The extent and certainty of scentific "belief" that the earth is 250 million years old begins and ends with the objectively verifiable evidence and whatever uncertainties may exist with respect to that evidence. The concepts are fused. No scientist has a stake in the issue except insofar as what hypothesis or theory may reasonably be drawn from the evidence. No scientist claims to know for certain. They would gladly be persuaded that the earth is 6,000 years old or 250 billion years old if the best available evidence and reason so suggested. When they tell you they estimate it to be x years old they will add all kinds of provisos and caveats because that for them is truth, and the kind of truth that is their currency. They don't assume or even believe in anything that can't be hypothesized or theorized form objective evidence and reason. So I don't understand how you arrive at the conclusion that this constitutes any kind of faith whatsoever, under the first, second, third, whatever Websers' definition of faith.
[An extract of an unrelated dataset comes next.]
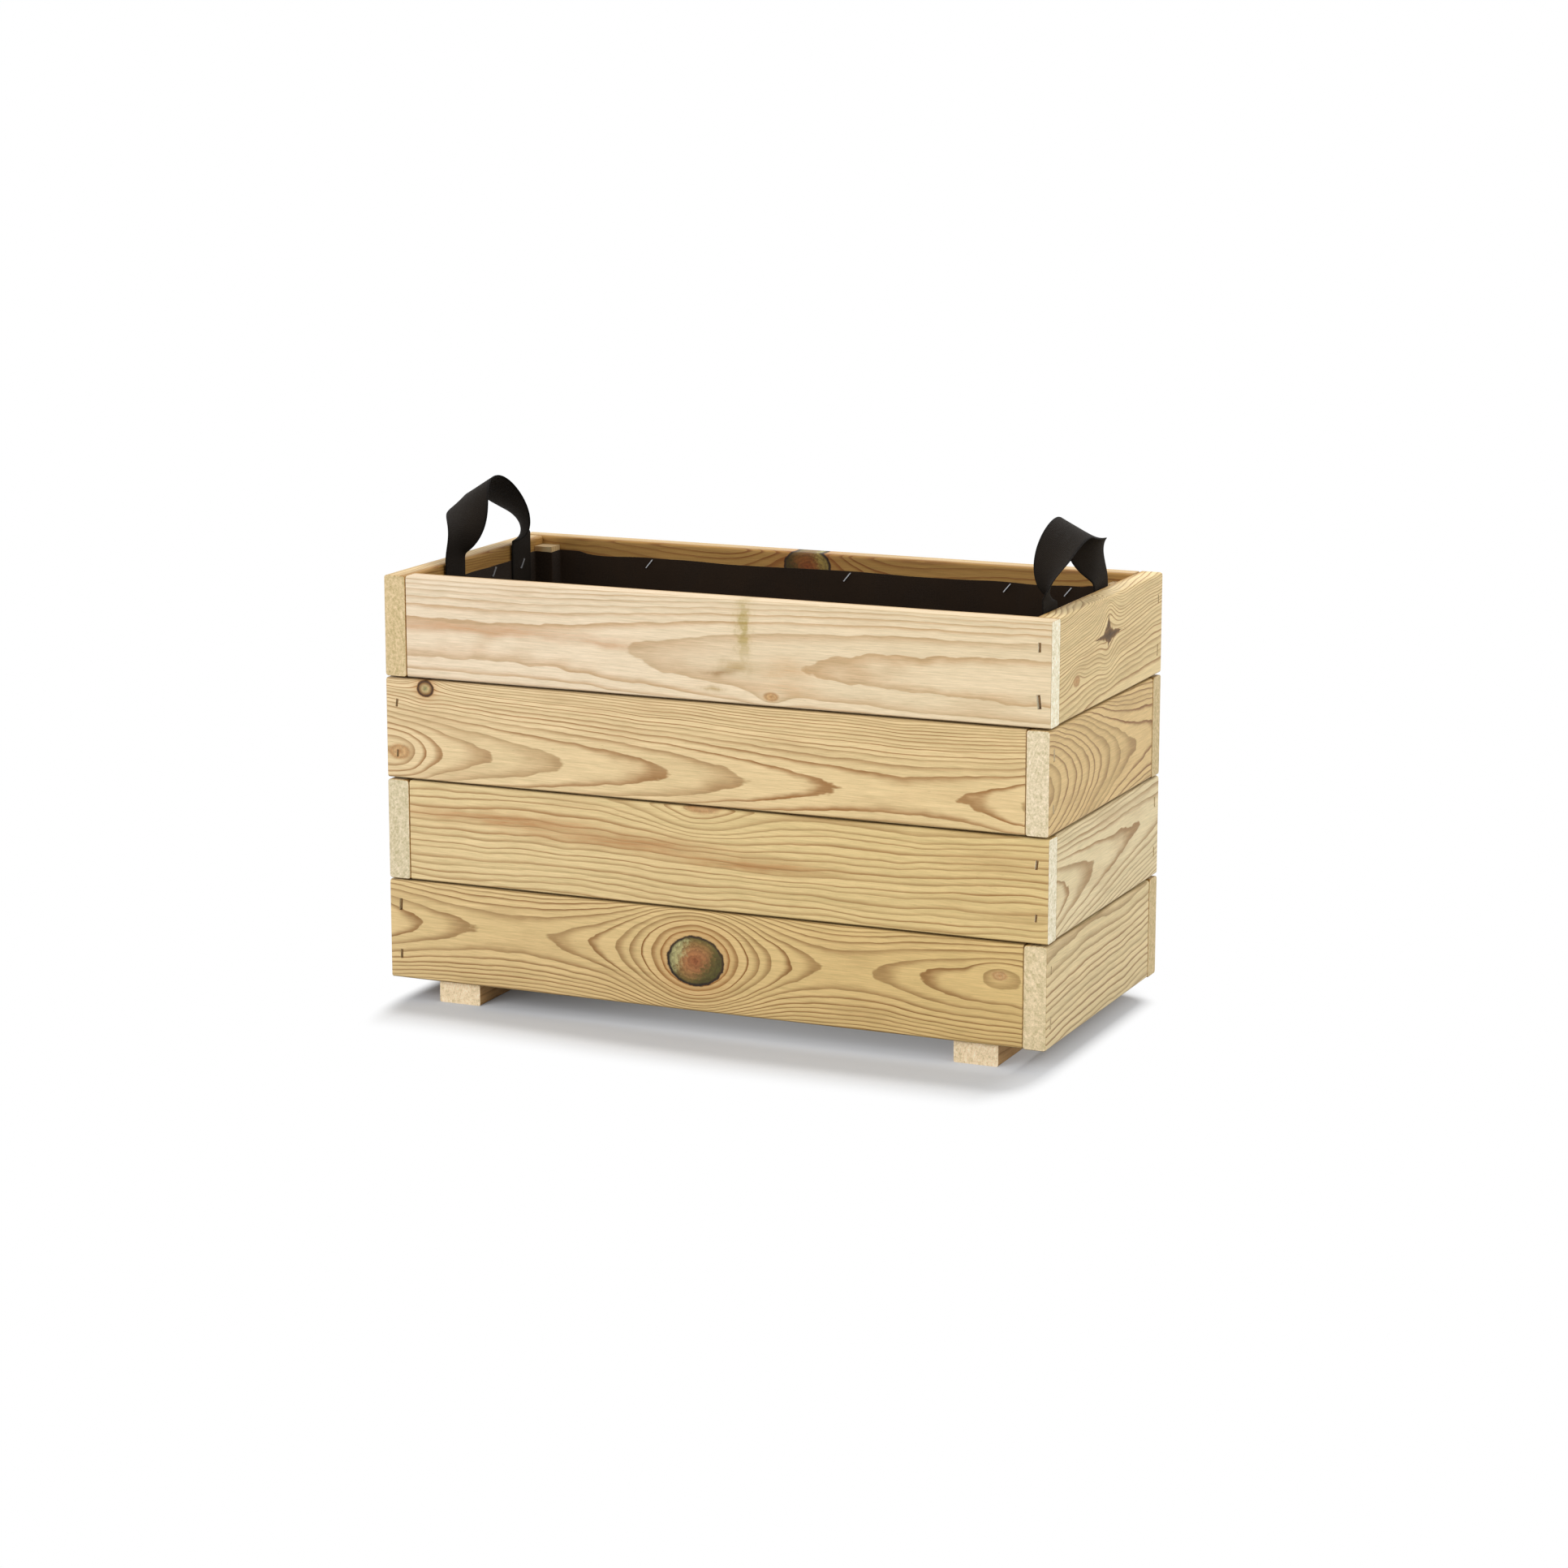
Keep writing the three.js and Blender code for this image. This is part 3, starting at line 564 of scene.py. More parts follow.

I have read that it takes faith to believe in reason, to believe that things are as your senses perceive them to be, and that things are supposed to make sense. That's an arguably profound point, but it's not the one you have made and it's not usually the point religious poeple try to make when they say scientists engage in faith.
It is faith in it's most basic form simply because there is no such thing as objective evidence and reason; faith: "confidence or trust in a person or thing"

The scientists with reason in tow is the 'person', the so called objective evidence is the 'thing' ... it's a simple equation and very logical.

Ergo the scientist effectively is God, ascended to his station through the discipline of method honed in academic settings, wherein he/she/it determines the relative definition and value of evidence.